Graphene and twistronics, Kavli Prize, 2026 - Rutgers, MIT, UT Austin

[Astronuc]

Professor Eva Andrei and two other physicists — Pablo Jarillo-Herrero from the Massachusetts Institute of Technology and Allan H. MacDonald from the University of Texas at Austin — will share a $1 million prize for their work discovering how twisting ultrathin sheets of carbon at precise angles can transform their electronic properties.

https://www.rutgers.edu/news/physic...professor-earn-kavli-prize-one-highest-honors

Andrei will share the Kavli Prize in nanoscience with Pablo Jarillo-Herrero from the Massachusetts Institute of Technology (MIT) and Allan H. MacDonald from the University of Texas at Austin, for foundational work that established the field of twistronics, a combination of the words “twist” and “electronics.”

Andrei's early research laid the groundwork for twistronics before anyone knew the field would ever exist. Her lab at Rutgers was the first to show that stacking two sheets of graphene — pure carbon, each just one atom thick, arranged in a honeycomb — with a slight twist between them could completely transform their electronic properties.

That twist, applied at a microscopic level, allows scientists to dial a single material from metal to insulator to superconductor simply by adjusting the voltage — a level of control that was previously unimaginable.

“The electronic properties were not just tweaked, they were transformed,” Andrei said. “We discovered that the new pattern causes a dramatic reconstruction of how electrons behave, one that depends exquisitely on the angle of the twist.”

I'd never heard about 'twistronics' before. I search this forum for the term, and it did not appear.

The idea of twisting two atomically thin sheets of graphene was so fundamentally unheard of in 2009 that when Andrei submitted her findings, the editor of Science magazine refused to send the paper out for peer review. It was eventually published in Nature Physics.

In a remarkable parallel, a separate paper on other graphene research met the same fate at Science and was also rejected without peer review. Eventually published in Nature, it was named Science's Breakthrough of the Year in 2009.

"As a delicious plot twist, the same journal that had refused to send one of Eva Andrei's papers to peer review described that research as the 'scientific breakthrough of the year' in 2009," said Mari-Ann Einarsrud, chair of the Kavli Prize Committee in Nanoscience.

Twistronics and heterolayers​

https://www.nature.com/collections/hiabihcjae

Twistronics is a rapidly developing field in the area of two-dimensional materials. By simply adjusting the angle – or twist – between layers of two-dimensional materials, one can control the electrical properties of the complete system to produce incredible effects such as switching between non-conducting and superconducting states.

Apparently it's not just graphene, but bi-layers of various types of compounds.

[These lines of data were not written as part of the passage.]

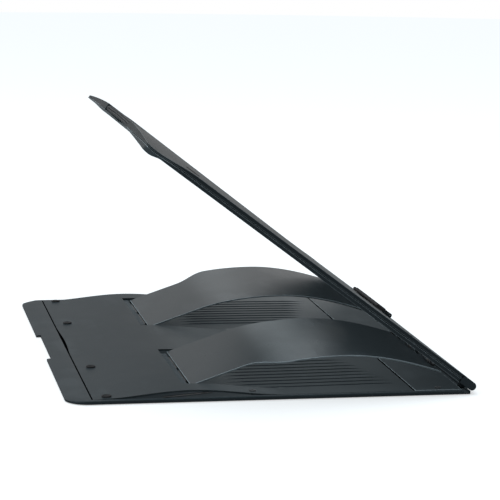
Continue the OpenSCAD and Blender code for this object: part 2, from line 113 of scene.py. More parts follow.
class RiserSizes(bpy.types.PropertyGroup):
    """Sizes of the visible detail."""

    edge_round: bpy.props.FloatProperty(
        name="Edge rounding", description="Radius on the edges of the moulded shells",
        default=0.00045, min=0.0001, max=0.001, unit="LENGTH", precision=5)
    crown: bpy.props.FloatProperty(
        name="Platform crown", description="Rise of the platform's middle at its upper edge",
        default=0.003, min=0.0, max=0.004, unit="LENGTH", precision=4)
    lip: bpy.props.FloatProperty(
        name="Upper lip", description="Drop of the lip under the platform's upper edge",
        default=0.002, min=0.0, max=0.003, unit="LENGTH", precision=4)
    rib_count: bpy.props.IntProperty(
        name="Pocket ribs", description="Number of curved ribs in each pocket", default=11, min=4, max=16)
    rib_pitch: bpy.props.FloatProperty(
        name="Rib pitch", description="Distance between neighbouring pocket ribs",
        default=0.0088, min=0.006, max=0.012, unit="LENGTH", precision=4)
    grain_size: bpy.props.FloatProperty(
        name="Grain size", description="Width of one grain of the moulded texture",
        default=0.0006, min=0.0003, max=0.003, unit="LENGTH", precision=5)


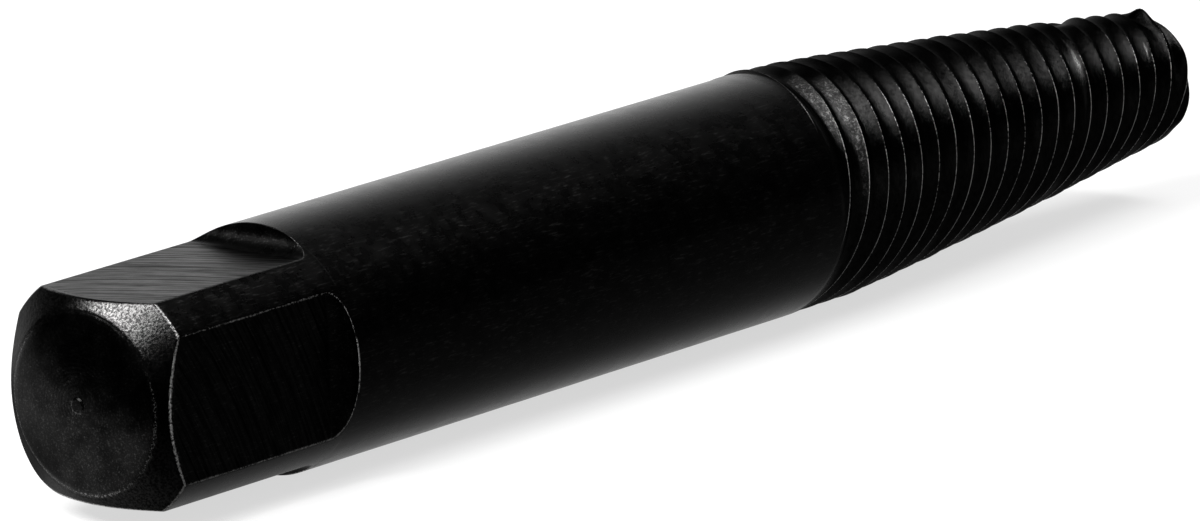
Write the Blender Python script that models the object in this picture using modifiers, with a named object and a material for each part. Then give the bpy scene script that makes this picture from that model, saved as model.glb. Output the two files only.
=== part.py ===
"""Left-hand spiral screw extractor, a one-piece steel tool.

The tool lies on its side, as it comes to rest. Its axis runs along +X from the square
drive end to the tapered nose, and z = 0 is the surface that it lies on.
The shank is a turned profile: a crowned end with a small turning pip, a chamfer and a
cylinder. Four milled flats, each ending in a fillet, make the drive square. The nose
carries left-hand spiral flutes that meet in sharp crests on a taper. They deepen over a
short run-in from the shank, and grow shallow again at the tip.
Along the tool, places are measured from the drive end.
"""

import math

import bmesh
import bpy

# Overall sizes, in metres
OVERALL_LENGTH = 0.0903
SHANK_DIAMETER = 0.0135

# Drive square
SQUARE_WIDTH = 0.011
FLAT_LENGTH = 0.0145
FLAT_FILLET = 0.001

# Crowned and chamfered drive end
END_FACE_DIAMETER = 0.0097
END_CROWN = 0.0005
END_CHAMFER_LENGTH = 0.00136
PIP_DIAMETER = 0.001
PIP_HEIGHT = 0.0001

# Fluted, tapered nose
FLUTES_START = 0.0553
FLUTE_RUN_IN = 0.0016
FLUTE_RUN_OUT = 0.0018
TAPER_START = 0.0605
TIP_DIAMETER = 0.0079
CREST_RELIEF = 0.00005
CREST_SPACING = 0.00174
FLUTE_COUNT = 6
FLUTE_DEPTH = 0.00034
FLUTE_LOW_SHARE = 0.42
TIP_DEPTH_SHARE = 0.35
CREST_AT_FRONT = 0.06747

# Facets. The shank has a multiple of four sides, so that a flat side lies underneath
SHANK_SIDES = 24
CROWN_STEPS = 4
FILLET_STEPS = 6
POINTS_PER_FLUTE = 6
STATIONS_PER_TURN = 36

# How far a cutter runs past the metal, and how deep the nose is set into the shank
OVERRUN = 0.001

SHANK_RADIUS = SHANK_DIAMETER / 2
FLUTE_LEAD = CREST_SPACING * FLUTE_COUNT
DRIVE_END = (-OVERALL_LENGTH / 2, 0.0, SHANK_RADIUS)


def new_collection(name):
    collection = bpy.data.collections.new(name)
    bpy.context.scene.collection.children.link(collection)
    return collection


def place(name, mesh, collection):
    """Puts a mesh that is modelled about the tool's axis at the drive end."""
    obj = bpy.data.objects.new(name, mesh)
    obj.location = DRIVE_END
    collection.objects.link(obj)
    return obj


def hide_as_cutter(obj):
    obj.hide_render = True
    obj.display_type = "WIRE"
    return obj


def combine(obj, other, operation):
    """Adds an exact Boolean of another object to obj."""
    modifier = obj.modifiers.new(other.name, "BOOLEAN")
    modifier.operation = operation
    modifier.solver = "EXACT"
    modifier.object = other


def shank_profile():
    """Half section of the shank as (place, radius), from the flutes back to the pip's face."""
    face_radius = END_FACE_DIAMETER / 2
    pip_radius = PIP_DIAMETER / 2
    crown_radius = (face_radius ** 2 + END_CROWN ** 2) / (2 * END_CROWN)
    face_edge = PIP_HEIGHT + END_CROWN

    points = [(FLUTES_START, 0.0), (FLUTES_START, SHANK_RADIUS)]
    points.append((face_edge + END_CHAMFER_LENGTH, SHANK_RADIUS))
    for step in range(CROWN_STEPS + 1):
        radius = face_radius + (pip_radius - face_radius) * step / CROWN_STEPS
        rise = crown_radius - math.sqrt(crown_radius ** 2 - radius ** 2)
        points.append((PIP_HEIGHT + rise, radius))
    points += [(0.0, pip_radius), (0.0, 0.0)]
    return points


def make_shank(collection):
    """Turns the profile about the axis, with a flat side underneath.

    Each side touches the true cylinder at its middle, so the edges lie just outside it.
    """
    half_side = math.pi / SHANK_SIDES
    vertices = [(x, radius, radius * math.tan(half_side)) for x, radius in shank_profile()]
    edges = [(index, index + 1) for index in range(len(vertices) - 1)]
    mesh = bpy.data.meshes.new("shank_profile")
    mesh.from_pydata(vertices, edges, [])

    shank = place("screw_extractor", mesh, collection)
    turn = shank.modifiers.new("turn", "SCREW")
    turn.axis = "X"
    turn.angle = 2 * math.pi
    turn.steps = SHANK_SIDES
    turn.render_steps = SHANK_SIDES
    turn.use_merge_vertices = True
    turn.merge_threshold = 0.000001
    return shank


def flat_outline():
    """Side view of the metal that one flat takes away, as (place, distance from the axis)."""
    flat = SQUARE_WIDTH / 2
    outside = SHANK_RADIUS + OVERRUN
    centre = (FLAT_LENGTH - FLAT_FILLET, flat + FLAT_FILLET)
    points = [(-OVERRUN, outside), (-OVERRUN, flat)]
    for step in range(FILLET_STEPS + 1):
        angle = math.pi / 2 * (step / FILLET_STEPS - 1)
        points.append((centre[0] + FLAT_FILLET * math.cos(angle),
                       centre[1] + FLAT_FILLET * math.sin(angle)))
    points.append((FLAT_LENGTH, outside))
    return points


def make_flat_cutters(collection):
    """One extruded outline, set round the axis once for each side of the square."""
    curve = bpy.data.curves.new("flat_cutter", "CURVE")
    curve.dimensions = "2D"
    curve.fill_mode = "BOTH"
    curve.extrude = SHANK_RADIUS + OVERRUN
    outline = flat_outline()
    spline = curve.splines.new("POLY")
    spline.points.add(len(outline) - 1)
    for point, (x, distance) in zip(spline.points, outline):
        point.co = (x, distance, 0.0, 1.0)
    spline.use_cyclic_u = True

    pattern = place("flat_pattern", curve, collection)
    bpy.context.view_layer.update()
    evaluated = pattern.evaluated_get(bpy.context.evaluated_depsgraph_get())
    mesh = bpy.data.meshes.new_from_object(evaluated)
    bpy.data.objects.remove(pattern)

    solid = bmesh.new()
    solid.from_mesh(mesh)
    bmesh.ops.remove_doubles(solid, verts=solid.verts, dist=0.000001)
    bmesh.ops.recalc_face_normals(solid, faces=solid.faces)
    solid.to_mesh(mesh)
    solid.free()

    cutters = []
    for side in ("top", "front", "bottom", "back"):
        cutter = hide_as_cutter(place("flat_cutter_" + side, mesh, collection))
        cutter.rotation_euler = (math.pi / 2 * (len(cutters) + 1), 0.0, 0.0)
        cutters.append(cutter)
    return cutters


def crest_radius(x):
    """The crests stay parallel up to the taper, then close evenly to the tip."""
    parallel = SHANK_RADIUS - CREST_RELIEF
    tip = TIP_DIAMETER / 2
    along = max(0.0, (x - TAPER_START) / (OVERALL_LENGTH - TAPER_START))
    return parallel + (tip - parallel) * along


def flute_depth(x):
    """The flutes deepen evenly over the run-in, and grow shallower over the last of the tip."""
    run_in = (x - FLUTES_START) / FLUTE_RUN_IN
    run_out = TIP_DEPTH_SHARE + (1 - TIP_DEPTH_SHARE) * (OVERALL_LENGTH - x) / FLUTE_RUN_OUT
    return FLUTE_DEPTH * max(0.0, min(run_in, run_out, 1.0))


def flute_wave(share):
    """Share of the depth at a share of the way from one crest to the next.

    Half a sine wave, skewed so that its lowest point lies at FLUTE_LOW_SHARE.
    """
    if share < FLUTE_LOW_SHARE:
        wave = share / (2 * FLUTE_LOW_SHARE)
    else:
        wave = 1 - (1 - share) / (2 * (1 - FLUTE_LOW_SHARE))
    return math.sin(math.pi * wave)


def nose_section(x):
    """One cross-section of the nose. It turns backwards along the tool, which is left-handed."""
    count = FLUTE_COUNT * POINTS_PER_FLUTE
    turned = math.pi - 2 * math.pi * (x - CREST_AT_FRONT) / FLUTE_LEAD
    points = []
    for index in range(count):
        share = index % POINTS_PER_FLUTE / POINTS_PER_FLUTE
        radius = crest_radius(x) - flute_depth(x) * flute_wave(share)
        angle = turned + 2 * math.pi * index / count
        points.append((x, radius * math.cos(angle), radius * math.sin(angle)))
    return points


def make_nose(collection):
    """Lofts the turning sections into one closed solid, which starts inside the shank."""
    start = FLUTES_START - OVERRUN
    length = OVERALL_LENGTH - start
    steps = math.ceil(length / FLUTE_LEAD * STATIONS_PER_TURN)
    count = FLUTE_COUNT * POINTS_PER_FLUTE

    vertices = []
    for step in range(steps + 1):
        vertices += nose_section(start + length * step / steps)

    faces = [tuple(reversed(range(count)))]
    for step in range(steps):
        for index in range(count):
            here = step * count + index
            beside = step * count + (index + 1) % count
            ahead = here + count
            diagonal = beside + count
            faces += [(here, beside, diagonal), (here, diagonal, ahead)]
    faces.append(tuple(range(steps * count, (steps + 1) * count)))

    mesh = bpy.data.meshes.new("fluted_nose")
    mesh.from_pydata(vertices, [], faces)
    return hide_as_cutter(place("fluted_nose", mesh, collection))


def black_oxide_steel():
    material = bpy.data.materials.new("black_oxide_steel")
    material.use_nodes = True
    shader = material.node_tree.nodes["Principled BSDF"]
    shader.inputs["Base Color"].default_value = (0.035, 0.036, 0.038, 1.0)
    shader.inputs["Metallic"].default_value = 0.9
    shader.inputs["Roughness"].default_value = 0.38
    return material


def main():
    for obj in list(bpy.data.objects):
        bpy.data.objects.remove(obj, do_unlink=True)

    tool = new_collection("screw_extractor")
    cutters = new_collection("cutters")

    extractor = make_shank(tool)
    combine(extractor, make_nose(cutters), "UNION")
    for cutter in make_flat_cutters(cutters):
        combine(extractor, cutter, "DIFFERENCE")
    extractor.data.materials.append(black_oxide_steel())


main()
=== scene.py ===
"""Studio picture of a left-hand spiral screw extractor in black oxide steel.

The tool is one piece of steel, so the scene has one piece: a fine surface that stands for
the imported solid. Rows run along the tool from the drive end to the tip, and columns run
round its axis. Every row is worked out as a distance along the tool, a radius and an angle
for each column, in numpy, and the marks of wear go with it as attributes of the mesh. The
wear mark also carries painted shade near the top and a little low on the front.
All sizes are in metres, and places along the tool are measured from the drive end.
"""

import math

import bpy
import numpy as np
from mathutils import Matrix, Vector


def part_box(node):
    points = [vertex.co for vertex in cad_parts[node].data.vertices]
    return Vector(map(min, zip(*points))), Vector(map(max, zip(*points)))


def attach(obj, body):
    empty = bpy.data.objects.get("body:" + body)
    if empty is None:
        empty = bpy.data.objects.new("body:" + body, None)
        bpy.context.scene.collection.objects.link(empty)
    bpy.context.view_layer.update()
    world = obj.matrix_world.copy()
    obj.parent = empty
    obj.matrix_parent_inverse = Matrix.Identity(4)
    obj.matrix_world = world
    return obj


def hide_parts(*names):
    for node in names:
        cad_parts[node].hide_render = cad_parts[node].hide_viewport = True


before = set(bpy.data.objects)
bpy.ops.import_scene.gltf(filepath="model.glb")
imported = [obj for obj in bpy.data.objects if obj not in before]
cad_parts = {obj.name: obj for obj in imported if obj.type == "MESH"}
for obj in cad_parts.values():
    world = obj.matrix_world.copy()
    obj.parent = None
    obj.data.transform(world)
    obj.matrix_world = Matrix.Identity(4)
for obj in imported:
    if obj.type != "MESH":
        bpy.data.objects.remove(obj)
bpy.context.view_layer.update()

NODE = "screw_extractor"

# The tool's own sizes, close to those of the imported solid
SHANK_RADIUS = 0.00675
FLAT_DISTANCE = 0.0055
FLAT_LENGTH = 0.01448
FILLET_RADIUS = 0.00105
FACE_RADIUS = 0.00485
DOME_RADIUS = 0.0235
CONE_LENGTH = 0.00136
PIP_RADIUS = 0.0004
PIP_HEIGHT = 0.00008
FLUTES_START = 0.0549
RUN_IN = 0.0019
FINISH_IN = 0.0005
TAPER_START = 0.0605
TAPER_SWELL = 0.00014
TIP_RADIUS = 0.00385
CREST_RELIEF = 0.00005
CREST_SPACING = 0.00174
FLUTE_COUNT = 6
FLUTE_DEPTH = 0.00034
FLUTE_LOW_SHARE = 0.37
FLANK_CURVE = 1.3
CREST_AT_FRONT = 0.05703

# The first turns of the flutes lag behind their spiral, and one starts later than the others
LAG = 0.00036
LAG_START = 0.0585
LAG_LENGTH = 0.0045
LATE_FLUTE = 3
LATE_START = 0.0556

# On top the first crests stand a little proud of the shank. Spreads round the axis are radians
PROUD_PLACE = 0.0567
PROUD_LENGTH = 0.0018
PROUD_ANGLE = math.radians(85)
PROUD_SPREAD = 0.7
PROUD_HEIGHT = 0.00018

# At the tip the flutes run out. In front the metal between two crests swells there, between two
# angles and with a fade at each, and there are two lips: the angle, spread and height of each
RUN_OUT = 0.0009
TIP_DEPTH_SHARE = 0.35
TIP_SWELL_SHARE = 0.95
TIP_SWELL_ANGLES = (math.radians(88), math.radians(228))
TIP_SWELL_FADES = (0.25, 0.35)
LIPS = (
    (math.radians(100), 0.17, 0.0003),
    (math.radians(154), 0.28, 0.00025),
)

# How far the edges are rounded, and how uneven the crests are
EDGE_ROUND = 0.00006
CORNER_ROUND = 0.00012
RIDGE_ROUND = 0.00016
CREST_ROUND = 0.000012
CREST_UNEVEN = 0.000012
TIP_ROUND = 0.00006

# The lower far corner of the drive end is worn rounder than the rest
SOFT_CORNER = math.radians(315)
SOFT_CORNER_ROUND = 0.0003
SOFT_CORNER_SPREAD = 0.6
SOFT_EDGE_ROUND = 0.0009
SOFT_EDGE_SPREAD = 0.45
SOFT_EDGE_FADE = (0.0021, 0.0065)

# A nick in the crests on top, rubbed bright inside
NICK_PLACE = 0.0839
NICK_LENGTH = 0.0005
NICK_ANGLE = math.radians(77)
NICK_SPREAD = 0.3
NICK_DEPTH = 0.00034
NICK_SHINE = 0.5

# Worn lines: half the width and the strength of each. A crest's line fades in over this share
# of the nose's run-in. Three lines run across the rows of a rounded edge: the middle and half
# the width of each, as shares of its rows, or as angles at the tip
RIDGE_LINE = 0.00013
RIDGE_WEAR = 0.33
PIP_LINE = 0.00009
PIP_WEAR = 0.3
LONG_EDGE_LINE = 0.000042
LONG_EDGE_WEAR = 0.75
CREST_LINE = 0.000042
CREST_LINE_IN = 0.25
CORNER_LINE = (0.5, 0.45)
WALL_LINE = (0.93, 0.1)
TIP_LINE = (math.pi / 4, 0.6)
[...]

A discovery six years ago took the condensed-matter physics world by storm: Ultra-thin carbon stacked in two slightly askew layers became a superconductor, and changing the twist angle between layers could toggle their electrical properties. The landmark 2018 paper describing “magic-angle graphene superlattices” launched a new field called “twistronics,” and the first author was then-MIT graduate student and recent Harvard Junior Fellow Yuan Cao.

https://news.harvard.edu/gazette/story/2024/09/a-smoother-way-to-study-twistronics/ (September 16, 2024)

Straintronics and twistronics in bilayer graphene (open access))
Federico Escudero, et al.
Phys. Rev. Research 8, 023225 – Published 29 May, 2026
https://journals.aps.org/prresearch/abstract/10.1103/r8sv-6xmp

The discovery of correlated phases and unconventional superconductivity in twisted bilayer graphene (TBG) has attracted significant attention over the last few years . These phenomena are intrinsically connected to the emergence of very flat bands due to the moiré potential , induced by the lattice mismatch created by the twist or strain . The quenching of the kinetic energy in the flat bands promotes the appearance of the observed electronic correlations. Any approach to understand the nature of the correlated phases in TBG must then start from a solid understanding of the nature and origin of the flat bands, supported by accurate modeling methods.